>>>

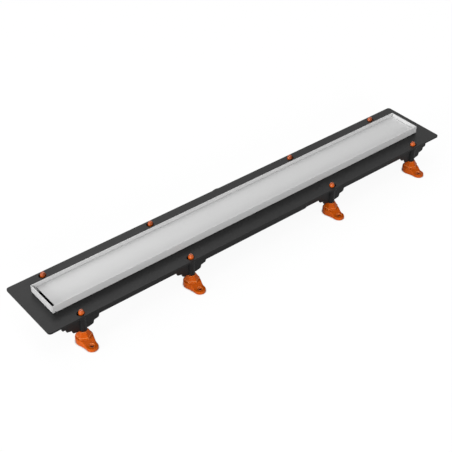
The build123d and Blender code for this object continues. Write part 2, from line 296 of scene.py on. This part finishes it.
def take_plain_shank(shape, axis):
    """Deletes the plain wall of the shank from a spindle's mesh; returns its lowest and highest z."""
    def on_shank(vert):
        reach = math.hypot(vert.co.x - axis[0], vert.co.y - axis[1])
        return abs(reach - SHANK_RADIUS) < SHANK_TOLERANCE
    wall = [face for face in shape.faces if abs(face.normal.z) < UPRIGHT and all(map(on_shank, face.verts))]
    heights = [vert.co.z for face in wall for vert in face.verts]
    bmesh.ops.delete(shape, geom=wall, context="FACES")
    return min(heights), max(heights)


def ring_vert(shape, axis, reach, share, z):
    """A new vertex at a share of a turn round an axis."""
    turned = 2 * math.pi * share
    return shape.verts.new((axis[0] + reach * math.cos(turned), axis[1] + reach * math.sin(turned), z))


def thread_rows(shape, axis, bottom, thread_end):
    """Rows of vertices that climb one pitch a turn, one row for each knot of each turn's profile."""
    turns = math.ceil((thread_end - bottom) / THREAD_PITCH) + 1
    rows = []
    for turn in range(-1, turns):
        for place, height in THREAD_PROFILE:
            row = []
            for point in range(THREAD_POINTS):
                share = point / THREAD_POINTS
                z = bottom + THREAD_PITCH * (turn + place + share)
                z = min(max(z, bottom), thread_end)
                fade = min(1.0, (z - bottom) / THREAD_RUN_OUT, (thread_end - z) / THREAD_RUN_OUT)
                reach = SHANK_RADIUS - THREAD_DEPTH * (1.0 - height) * fade
                row.append(ring_vert(shape, axis, reach, share, z))
            rows.append(row)
    return rows


def join_rows(shape, rows):
    """Faces between the rows of a thread; the end of each row meets the start of the next turn's."""
    knots = len(THREAD_PROFILE)
    for index in range(len(rows) - knots - 1):
        low, high = rows[index], rows[index + 1]
        for point in range(THREAD_POINTS):
            if point + 1 < THREAD_POINTS:
                corners = (low[point], low[point + 1], high[point + 1], high[point])
            else:
                corners = (low[point], rows[index + knots][0], rows[index + knots + 1][0], high[point])
            shape.faces.new(corners).smooth = True


def add_sleeve(shape, axis, *rims):
    """A plain wall between two rims, each a z and a reach; returns its vertices."""
    low, high = [[ring_vert(shape, axis, reach, point / THREAD_POINTS, z) for point in range(THREAD_POINTS)]
                 for z, reach in rims]
    for point in range(THREAD_POINTS):
        after = (point + 1) % THREAD_POINTS
        shape.faces.new((low[point], low[after], high[after], high[point])).smooth = True
    return low + high


def add_thread(shape, axis, bottom, top):
    """Winds a screw thread round an axis, and joins it to the mesh by a plain sleeve at each end."""
    thread_end = top - PLAIN_TOP
    tucked_in = SHANK_RADIUS - THREAD_OVERLAP
    rows = thread_rows(shape, axis, bottom, thread_end)
    join_rows(shape, rows)
    added = [vert for row in rows for vert in row]
    added += add_sleeve(shape, axis, (bottom - THREAD_OVERLAP, tucked_in), (bottom, SHANK_RADIUS))
    added += add_sleeve(shape, axis, (thread_end, SHANK_RADIUS), (top + THREAD_OVERLAP, tucked_in))
    bmesh.ops.remove_doubles(shape, verts=added, dist=WELD_DISTANCE)


def add_spindles(material, tip_material):
    """Puts a spindle with a real thread in the place of each plain one; its tip is polished."""
    low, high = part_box("spindle_1")
    axis = (low.x + high.x) / 2, (low.y + high.y) / 2
    shape = bmesh.new()
    shape.from_mesh(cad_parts["spindle_1"].data)
    bottom, top = take_plain_shank(shape, axis)
    add_thread(shape, axis, bottom, top)
    bmesh.ops.translate(shape, verts=shape.verts, vec=(-axis[0], -axis[1], 0))
    mesh = bpy.data.meshes.new("threaded_spindle")
    shape.to_mesh(mesh)
    shape.free()
    mesh.set_sharp_from_angle(angle=math.radians(SHARP_ANGLE))
    mesh.materials.clear()
    mesh.materials.append(material)
    mesh.materials.append(tip_material)
    for face in mesh.polygons:
        face.material_index = int(face.center.z > top - PLAIN_TOP)
    for number in range(1, SPINDLE_COUNT + 1):
        low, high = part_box(f"spindle_{number}")
        spindle = bpy.data.objects.new(f"threaded_spindle_{number}", mesh)
        bpy.context.scene.collection.objects.link(spindle)
        spindle.location = ((low.x + high.x) / 2, (low.y + high.y) / 2, 0)
        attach(spindle, f"screw_{number}")
        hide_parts(f"spindle_{number}")


def dress(node, material):
    """Gives a CAD node its material."""
    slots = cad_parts[node].data.materials
    slots.clear()
    slots.append(material)


def dress_nodes():
    """Makes the materials, gives every CAD node its own, and swaps the spindles."""
    black = moulded_plastic("black_plastic", **BLACK)
    orange = moulded_plastic("orange_plastic", **ORANGE)
    tip = moulded_plastic("orange_tip", **ORANGE_TIP)
    grey = moulded_plastic("grey_plastic", **GREY)
    # Painted highlight along the edges of the orange mouldings
    paint_edge_highlight(orange)
    steel = brushed_steel("brushed_steel")
    dress("channel_body", black)
    dress("frame", steel)
    dress("cover_plate", steel)
    dress("trap_hood", grey)
    dress("hood_seal", rubber("seal_rubber"))
    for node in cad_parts:
        if node.startswith("foot_base"):
            dress(node, orange)
    add_spindles(orange, tip)


def seen_directly(tree):
    """1 for rays from the camera, from gloss and through glass; 0 for diffuse light."""
    path = add_node(tree, "ShaderNodeLightPath")
    both = add_node(tree, "ShaderNodeMath", operation="MAXIMUM")
    every = add_node(tree, "ShaderNodeMath", operation="MAXIMUM")
    link(tree, path.outputs["Is Camera Ray"], both.inputs[0])
    link(tree, path.outputs["Is Glossy Ray"], both.inputs[1])
    link(tree, both.outputs[0], every.inputs[0])
    link(tree, path.outputs["Is Transmission Ray"], every.inputs[1])
    return every.outputs[0]


def enclosed(tree, share):
    """1 where something stands close all round, such as in a screw hole, else the given share."""
    near = add_node(tree, "ShaderNodeAmbientOcclusion", samples=HOLE_SAMPLES)
    near.inputs["Distance"].default_value = HOLE_DEPTH
    depth = add_node(tree, "ShaderNodeMapRange")
    depth.inputs["From Min"].default_value = HOLE_OPEN
    depth.inputs["From Max"].default_value = HOLE_SHUT
    most = add_node(tree, "ShaderNodeMath", operation="MAXIMUM")
    link(tree, near.outputs["AO"], depth.inputs["Value"])
    link(tree, depth.outputs["Result"], most.inputs[0])
    link(tree, share, most.inputs[1])
    return most.outputs[0]


def matt(tree, level):
    """A diffuse shader of a grey level."""
    shader = add_node(tree, "ShaderNodeBsdfDiffuse")
    shader.inputs["Color"].default_value = (level, level, level, 1)
    return shader.outputs[0]


def mix_shaders(tree, amount, first, second):
    mix = add_node(tree, "ShaderNodeMixShader")
    link(tree, amount, mix.inputs["Fac"])
    link(tree, first, mix.inputs[1])
    link(tree, second, mix.inputs[2])
    return mix.outputs[0]


def floor_material(name):
    """Plain white where it is seen, with a share of the light and shadow on it; duller to the rest."""
    material = bpy.data.materials.new(name)
    material.use_nodes = True
    tree = material.node_tree
    tree.nodes.clear()
    bounce = matt(tree, FLOOR_BOUNCE)
    white = add_node(tree, "ShaderNodeEmission")
    white.inputs["Strength"].default_value = SEEN_WHITE
    in_gloss = add_node(tree, "ShaderNodeLightPath").outputs["Is Glossy Ray"]
    share = add_node(tree, "ShaderNodeMapRange")
    share.inputs["To Min"].default_value = SHADOW_SHARE
    share.inputs["To Max"].default_value = GLOSS_FLOOR_SHARE
    link(tree, in_gloss, share.inputs["Value"])
    lit = mix_shaders(tree, enclosed(tree, in_gloss), matt(tree, FLOOR_WHITE), bounce)
    shown = mix_shaders(tree, enclosed(tree, share.outputs["Result"]), white.outputs[0], lit)
    out = add_node(tree, "ShaderNodeOutputMaterial")
    link(tree, mix_shaders(tree, seen_directly(tree), bounce, shown), out.inputs["Surface"])
    return material


def add_floor():
    mesh = bpy.data.meshes.new("studio_floor")
    half = FLOOR_SIZE / 2
    corners = [(-half, -half, 0), (half, -half, 0), (half, half, 0), (-half, half, 0)]
    mesh.from_pydata(corners, [], [(0, 1, 2, 3)])
    floor = bpy.data.objects.new("studio_floor", mesh)
    bpy.context.scene.collection.objects.link(floor)
    mesh.materials.append(floor_material("studio_floor"))


def add_world():
    """A white studio that lights less from high up in front, on the viewer's side."""
    world = bpy.data.worlds.new("studio")
    bpy.context.scene.world = world
    world.use_nodes = True
    tree = world.node_tree
    sky = tree.nodes["Background"]
    sky.inputs["Color"].default_value = (1, 1, 1, 1)
    level = add_node(tree, "ShaderNodeMapRange")
    level.inputs["To Min"].default_value = AMBIENT
    level.inputs["To Max"].default_value = SEEN_WHITE
    place = add_node(tree, "ShaderNodeTexCoord")
    towards = add_node(tree, "ShaderNodeVectorMath", operation="DOT_PRODUCT")
    towards.inputs[1].default_value = Vector(DIM_SIDE).normalized()
    shade = add_node(tree, "ShaderNodeMapRange", interpolation_type="SMOOTHSTEP")
    shade.inputs["From Min"].default_value = DIM_FROM
    shade.inputs["From Max"].default_value = DIM_TO
    shade.inputs["To Min"].default_value = 1.0
    shade.inputs["To Max"].default_value = DIM_LEVEL
    path = add_node(tree, "ShaderNodeLightPath")
    kept = add_node(tree, "ShaderNodeMath", operation="MAXIMUM")
    strength = add_node(tree, "ShaderNodeMath", operation="MULTIPLY")
    link(tree, seen_directly(tree), level.inputs["Value"])
    link(tree, place.outputs["Generated"], towards.inputs[0])
    link(tree, towards.outputs["Value"], shade.inputs["Value"])
    link(tree, shade.outputs["Result"], kept.inputs[0])
    link(tree, path.outputs["Is Camera Ray"], kept.inputs[1])
    link(tree, level.outputs["Result"], strength.inputs[0])
    link(tree, kept.outputs[0], strength.inputs[1])
    link(tree, strength.outputs[0], sky.inputs["Strength"])


def add_lamp(name, comes_from, width, strength, in_gloss):
    """A round soft lamp that points at the drain, as wide from there as its width in degrees."""
    data = bpy.data.lights.new(name, "AREA")
    data.shape = "DISK"
    data.size = 2 * LAMP_DISTANCE * math.tan(math.radians(width / 2))
    data.energy = strength * math.pi * LAMP_DISTANCE ** 2
    lamp = bpy.data.objects.new(name, data)
    bpy.context.scene.collection.objects.link(lamp)
    direction = Vector(comes_from).normalized()
    lamp.location = direction * LAMP_DISTANCE
    lamp.rotation_euler = direction.to_track_quat("Z", "Y").to_euler()
    lamp.visible_glossy = in_gloss


def add_camera():
    data = bpy.data.cameras.new("camera")
    data.lens = FOCAL_LENGTH
    data.sensor_width = SENSOR_WIDTH
    camera = bpy.data.objects.new("camera", data)
    bpy.context.scene.collection.objects.link(camera)
    camera.location = CAMERA_PLACE
    turns = (90 - CAMERA_PITCH, 0, -CAMERA_HEADING)
    camera.rotation_euler = [math.radians(turn) for turn in turns]
    bpy.context.view_layer.update()
    camera.rotation_euler.rotate_axis("Z", math.radians(CAMERA_ROLL))
    bpy.context.scene.camera = camera


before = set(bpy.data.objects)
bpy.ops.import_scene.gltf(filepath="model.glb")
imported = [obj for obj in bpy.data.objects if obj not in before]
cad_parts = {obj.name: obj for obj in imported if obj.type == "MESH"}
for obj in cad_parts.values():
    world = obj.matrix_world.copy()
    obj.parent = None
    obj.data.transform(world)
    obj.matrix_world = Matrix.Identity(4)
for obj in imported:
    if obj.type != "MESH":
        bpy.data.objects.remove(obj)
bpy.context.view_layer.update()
bpy.context.scene.view_settings.view_transform = "Standard"
dress_nodes()
add_floor()
add_world()
for lamp_name, lamp_settings in LAMPS.items():
    add_lamp(lamp_name, *lamp_settings)
add_camera()
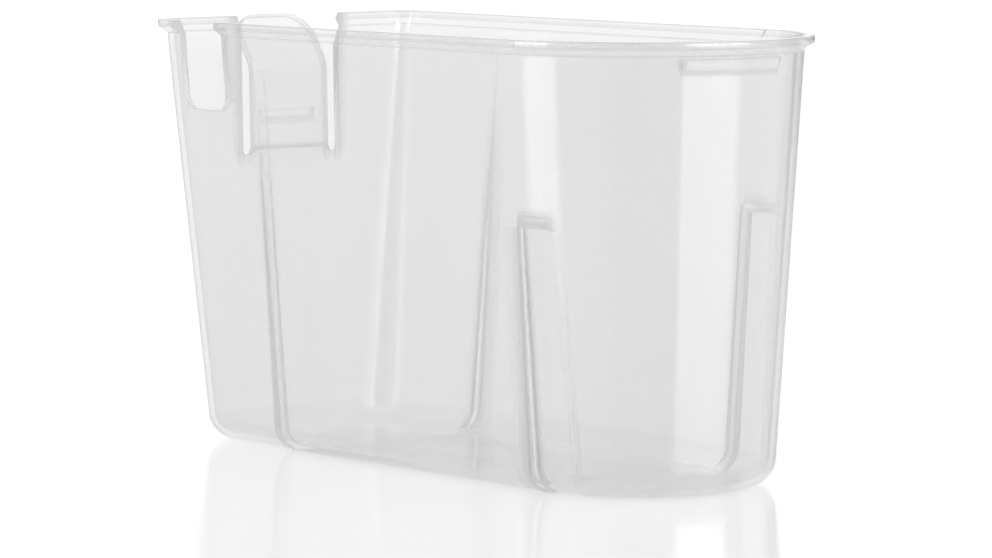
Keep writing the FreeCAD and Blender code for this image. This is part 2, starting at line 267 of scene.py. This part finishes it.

<<<

■ OBJECTIVE
Starting at the line that contains "before = set(bpy.data.objects)", set down every line up to and including the line that contains "obj.data.transform(world)", exactly as given, and no other line.

■ RESPONSE TO THIS TASK
before = set(bpy.data.objects)
bpy.ops.import_scene.gltf(filepath="model.glb")
imported = [obj for obj in bpy.data.objects if obj not in before]
cad_parts = {obj.name: obj for obj in imported if obj.type == "MESH"}
for obj in cad_parts.values():
    world = obj.matrix_world.copy()
    obj.parent = None
    obj.data.transform(world)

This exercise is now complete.